Manual bug reporting has a fundamental problem: the quality of a report depends entirely on the reporter's technical knowledge and available time.
A senior QA engineer with 15 free minutes produces a report with reproduction steps, console logs, and browser info. A product manager with 5 minutes produces a screenshot and "this is broken." A client produces a photo of their screen with a Slack message.
Auto-capture eliminates this variance. When a bug reporting tool automatically captures session replay, page state, and API data on every submission, every reporter — regardless of technical background or available time — produces a complete report. The tool provides what the human can't.
What Manual Bug Reporting Requires
A complete manual bug report requires the reporter to:
- Write clear reproduction steps (5-10 minutes)
- Capture and annotate a screenshot
- Open DevTools and copy console errors
- Open the Network tab and find relevant API responses
- Note browser, OS, and URL
- Describe expected vs. actual behavior
- Estimate severity and priority
Total time for a complete manual report: 15-30 minutes per bug. For a QA team filing 20 bugs per day, that's 5-10 hours per day of report writing — before any testing is done.
In practice, under time pressure, most of this is skipped. The result: incomplete reports that generate follow-up questions that delay fixes.
What Auto-Capture Changes
With auto-capture, the reporter's job is:
- Click the bug reporting widget
- Annotate the screenshot (circle what's wrong)
- Type what they expected vs. what they saw
- Click Send
Total time: 2-3 minutes per bug. The tool captures everything else automatically:
- Session replay — recorded from page load, not from the moment the widget opens
- Page state snapshot — the complete DOM at the moment of capture
- Console logs — all output from the session
- Network payloads — all HTTP requests and responses
- Browser and OS info — automatically detected
- Page URL and timestamp — captured automatically
The Efficiency Difference
Manual Bug Reporting
- 20 minutes per report
- Depends on reporter's technical skill
- Inconsistent quality across reporters
- Follow-up rate: 60%+
- Developer investigation time: 2-4 hours per bug
Auto-Capture Bug Reporting
- 3 minutes per report
- Consistent quality regardless of reporter skill
- Every report has the same technical depth
- Follow-up rate: under 10%
- Developer investigation time: 15-30 minutes per bug
For a team of 5 QA testers each filing 10 bugs per week:
- Manual: 50 bugs × 20 minutes = 16.7 hours/week on report writing
- Auto-capture: 50 bugs × 3 minutes = 2.5 hours/week on report writing
- Time reclaimed: 14+ hours/week — equivalent to almost 2 full QA days
Who Benefits Most from Auto-Capture
Non-technical reporters: Clients, product managers, and business users produce reports as complete as any engineer — without needing to know what a console log is.
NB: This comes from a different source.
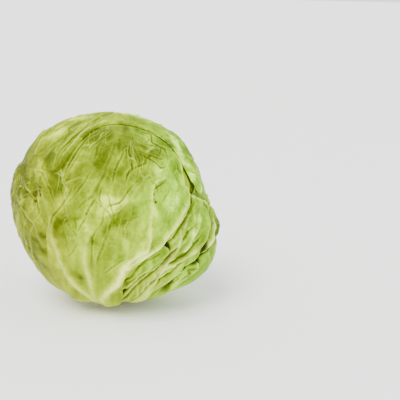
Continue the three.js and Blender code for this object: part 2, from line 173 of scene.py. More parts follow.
# Ribs and creases that are placed one by one: the width and the height at the start of a line, the share of
# both that is left at its end, and its points as azimuth and latitude. A negative height is a crease
TORN_EDGE = (1.2, -3.0, 0.9, (56, -37), (60, -32), (58, -29), (63, -26.5), (64, -23))
LINES = {
    "leaf_front": [
        (4.6, 3.0, 0.75, (-8, -68), (-6, -54), (0, -43), (7, -34), (9, -25), (13, -19), (19, -14), (23, -12)),
        (2.4, 2.4, 0.6, (19, -14), (23, -12), (24, -4), (24, 4), (25, 17), (27, 26)),
        (2.6, 3.6, 0.6, (12, -23), (22, -15), (30, -10), (35, -3), (41, 3), (45, 7), (50, 12), (53, 17)),
        (5.5, 2.0, 0.3, (-15, -68), (-17, -54), (-27, -40), (-31, -21), (-33, -7), (-34, 5), (-37, 14)),
        (4.6, 1.8, 0.35, (-12, -68), (-13, -55), (-14, -30), (-15, -19), (-14, -9), (-10, 0), (-6, 4)),
        (2.2, 0.8, 0.4, (-10, -66), (-10, -53), (-8, -19), (-4, 2), (-1, 7)),
        (1.1, -1.6, 0.7, (-9, -32), (0, -25), (7, -20), (19, -9)),
        (1.2, -1.1, 0.5, (-8, -22), (-4, -10), (-1, -1), (2, 7), (5, 15)),
        (3.0, 1.2, 0.6, (5, 15), (13, 20), (23, 29)),
        (1.2, -0.7, 0.5, (6, 3), (10, 7), (15, 7)),
        (1.3, -1.0, 0.6, (-16, 14), (-9, 20), (-3, 31), (4, 47), (11, 62)),
        (1.5, 3.2, 0.6, (25, 18), (27, 25), (30, 27), (37, 28), (44, 29)),
        (1.0, -1.6, 0.5, (27, 23), (31, 25), (37, 26)),
        (1.1, -1.8, 0.7, (17, 50), (15, 40), (15, 35), (12, 32), (10, 28)),
        (1.6, 1.4, 0.6, (20, 52), (18, 42), (18, 36)),
        (1.2, -1.4, 0.7, (44, 36), (48, 44), (40, 50), (46, 56), (34, 60)),
        (1.4, 1.4, 0.6, (30, 44), (38, 47), (36, 55), (26, 62)),
        (2.2, 0.7, 0.5, (-37, 14), (-50, 28), (-60, 38)),
        (1.2, -0.7, 0.5, (-14, -9), (-22, 4), (-28, 22), (-30, 40)),
        (2.0, 1.6, 0.7, (-44, 12), (-54, 20), (-64, 24)),
        (0.9, -1.2, 0.6, (-30, -24), (-22, -13), (-18, -6), (-12, 0)),
        (1.0, -1.3, 0.5, (-12, -28), (-10, -14), (-9, -3), (-3, 8), (-2, 14)),
        (0.9, -1.4, 0.7, (-2, 14), (6, 17), (12, 24), (20, 30)),
        (1.4, 1.3, 0.6, (-3, 10), (6, 13), (13, 20), (19, 25)),
        (0.9, -1.0, 0.6, (-24, 14), (-18, 22), (-13, 31), (-8, 38)),
        (0.9, -1.0, 0.6, (-13, 31), (-9, 44), (-6, 54), (-8, 64)),
        (0.8, -0.8, 0.6, (-9, 44), (2, 50), (9, 60)),
        (0.9, -0.9, 0.6, (-33, 20), (-28, 30), (-22, 42), (-20, 54)),
        (0.8, -0.9, 0.5, (4, 6), (0, 12), (-6, 17), (-14, 20)),
        (0.8, -0.8, 0.5, (9, 7), (17, 9), (22, 14)),
        (0.9, -1.2, 0.6, (17, 30), (22, 40), (20, 50), (28, 60)),
        (0.9, -1.4, 0.6, (24, 38), (32, 42), (38, 39), (46, 40)),
        (0.8, -1.2, 0.6, (34, 45), (40, 42), (46, 46), (52, 42)),
        (0.9, -1.0, 0.6, (30, 50), (38, 52), (42, 58)),
        (1.2, 1.1, 0.6, (33, 32), (40, 33), (47, 38), (54, 38)),
        (0.9, -0.9, 0.5, (30, 14), (36, 20), (41, 27)),
        (1.2, -1.6, 0.7, (-46, 20), (-42, 10), (-41, -4), (-44, -16)),
        (1.0, -2.2, 0.8, (-75, 26), (-62, 20), (-50, 10), (-42, -2), (-40, -12)),
        (0.9, -2.4, 0.8, (2, 66), (-14, 60), (-21, 52), (-25, 44), (-28, 34), (-29, 28)),
        (0.9, -1.4, 0.6, (-22, -8), (-14, 6), (-8, 18), (-4, 30), (4, 42)),
        (1.0, -1.2, 0.6, (-36, -6), (-32, 8), (-24, 18), (-20, 28)),
        (0.9, -1.2, 0.6, (0, 22), (4, 33), (10, 44), (12, 56)),
        (0.9, -1.3, 0.7, (-18, 40), (-12, 50), (-2, 58), (10, 66)),
        (0.9, -1.7, 0.7, (22, 44), (30, 40), (36, 34), (44, 33)),
        (0.9, -1.6, 0.7, (26, 56), (32, 50), (40, 47), (48, 49)),
        (0.9, -1.4, 0.7, (12, 32), (18, 36), (26, 38), (32, 44)),
        (1.0, 1.0, 0.6, (-26, 26), (-18, 30), (-10, 28), (-2, 30)),
        (1.1, 1.0, 0.6, (-38, 34), (-30, 38), (-20, 38), (-10, 42)),
        (0.9, -1.4, 0.6, (-58, 30), (-46, 30), (-36, 22), (-30, 12)),
    ],
    "leaf_over_crown": [
        (1.4, 0.9, 0.5, (-32, 81), (-51, 73), (-68, 51), (-74, 35)),
        (1.1, 2.6, 0.8, (-4, 73), (-21, 66), (-28, 57), (-32, 47), (-34, 37)),
        (0.9, -1.6, 0.8, (-8, 76), (-27, 69), (-33, 58), (-37, 47), (-38, 38)),
        (1.1, -1.0, 0.8, (-28, 79), (-32, 68), (-31, 54), (-36, 41)),
        (1.2, 0.8, 0.5, (-40, 82), (-55, 75), (-54, 63), (-60, 50), (-66, 39)),
        (1.2, -0.8, 0.5, (-30, 76), (-48, 50), (-53, 41), (-63, 31)),
        (0.9, -0.9, 0.6, (-44, 72), (-44, 58), (-50, 44), (-56, 34)),
        (1.0, -0.8, 0.6, (-62, 70), (-66, 58), (-74, 46), (-82, 36)),
        (1.6, 0.9, 0.5, (-36, 62), (-38, 50), (-44, 38)),
        (0.9, -1.0, 0.6, (46, 62), (56, 54), (62, 44), (60, 34)),
        (1.4, 1.0, 0.6, (60, 66), (70, 54), (74, 40), (72, 26)),
        (1.2, 1.2, 0.6, (44, 66), (52, 60), (56, 50), (64, 42)),
    ],
    "leaf_right_mid": [
        (2.6, 4.4, 0.5, (30, -72), (36, -54), (35, -34), (40, -22), (44, -14), (46, -7), (50, 2), (60, 8)),
        (1.4, -2.8, 0.8, (24, -66), (29, -56), (32, -44), (36, -30)),
        (1.3, -2.4, 0.7, (40, -50), (40, -36), (46, -24), (52, -20)),
        (1.4, 2.4, 0.6, (50, -16), (56, -8), (62, -2), (66, 4)),
        (2.0, -2.8, 0.7, (42, -24), (50, -19), (57, -13), (62, -9)),
        (1.8, 2.0, 0.7, (40, -27), (48, -22), (56, -17), (64, -12)),
        (1.8, -1.8, 0.6, (46, -12), (52, -5), (62, 0)),
        (1.6, -3.0, 0.8, (35, -13), (41, -7), (47, 0), (53, 6), (58, 11)),
        (1.7, -3.4, 0.9, (12, -66), (14, -58), (20, -44), (28, -33), (38, -23), (42, -17), (44, -13)),
    ],
    "leaf_front_under": [
        (2.0, 2.6, 0.6, (4, -60), (13, -44), (25, -29), (35, -19)),
        (1.6, -2.6, 0.7, (13, -28), (22, -21), (32, -16)),
        (1.6, -1.4, 0.6, (2, -56), (14, -36), (24, -26)),
        (1.4, -2.2, 0.7, (0, -62), (10, -38), (20, -24), (30, -17)),
    ],
    "leaf_right_lobe": [
        (2.6, 3.4, 0.5, (50, -30), (62, -18), (72, -13), (80, -6), (86, 2)),
        (2.0, -2.4, 0.7, (56, -26), (68, -20), (80, -16)),
        (2.0, -2.0, 0.6, (58, -8), (66, -4), (76, 2)),
        (1.3, -2.4, 0.7, (62, -26), (74, -18), (84, -10)),
    ],
    "leaf_right_low": [
        (2.6, 3.0, 0.5, (40, -70), (46, -44), (50, -30), (56, -23)),
        (1.8, -2.4, 0.6, (44, -62), (50, -44), (54, -34)),
        (1.4, -2.8, 0.8, (36, -64), (40, -56), (44, -44), (50, -36)),
        TORN_EDGE,
    ],
    "leaf_right_outer": [
        TORN_EDGE,
        (1.2, -2.4, 0.8, (44, -54), (52, -44), (58, -38)),
    ],
    "leaf_left": [
        (1.2, -2.0, 0.7, (-80, -4), (-68, -8), (-58, -19), (-46, -22)),
        (1.3, 1.4, 0.6, (-64, 14), (-56, 6), (-47, 0), (-43, -11)),
        (1.2, -2.0, 0.7, (-74, 8), (-62, -4), (-52, -14), (-46, -26)),
        (1.2, -1.8, 0.7, (-70, -22), (-60, -28), (-52, -36)),
        (1.3, 1.6, 0.7, (-84, -14), (-72, -18), (-64, -30)),
        (1.0, -1.6, 0.7, (-60, -2), (-54, -12), (-50, -30)),
    ],
}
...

High-volume QA teams: Teams filing 50+ bugs per sprint save significant time without sacrificing report quality.
Remote teams: Async teams especially benefit because reports need to be self-contained — there's no opportunity to ask follow-up questions in real time.
Release QA: Under time pressure before a release, auto-capture ensures that even bugs found in the last hour of testing arrive with complete context and can be triaged immediately.